For some reason the program used for this stage was called heavy. The program builds the key square in a stepwise fashion. The user has the option to specify the initial part of the key. For instance, if we know that the key starts with the letters APE we can tell the program to only try key squares beginning with the three letters APE. Given these preset letters of the key the program tries all possible combinations of the next six letters in the key. The most likely candidates of the possible keys are then stored in a heap of specified size. For each of the keys in the heap all possible choices of the next letter in the key is evaluated, and the keys with the highest score are saved in another heap.

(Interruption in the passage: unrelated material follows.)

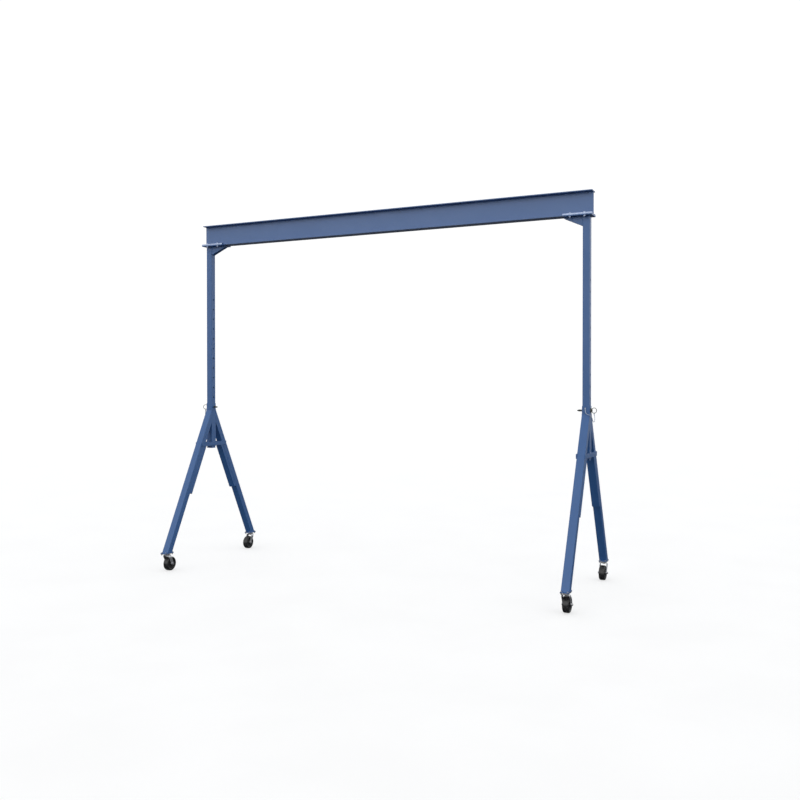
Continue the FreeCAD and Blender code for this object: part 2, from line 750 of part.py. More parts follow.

The crucial part of the algorithm is thus to find a good evaluation function. To evaluate a partial key, heavy uses a file containing the log-probability of all bigrams occurring in English text, where in-frame repeats AA have been substituted with AXA. Assume that the following key square should be evaluated.
THECO DBK## ##### ##### #####To eliminate the bias due to the frequencies of the key letters in English text we first compute the mean m of the log-probabilities of the bigrams that may be constructed with the letters in the partial key. For a bigram to be included we required that both the plaintext bigram and the corresponding ciphertext bigram should be a subset of the letters in the partial key. In the example above this means that the bigram DE is included but not OK. Finally, to reduce noise, we only included bigrams with log-probability higher than -9 when computing the mean.
Using the partial key the program then deciphers as much as possible of the ciphertext. The longer the partial key, the larger part of the ciphertext will be deciphered. For all bigrams we then sum the log-probabilities of all bigrams occurring in the text. If we let sbe this sum and n the number of bigrams that were the detected, we finally set the score of the partial key to s - nm.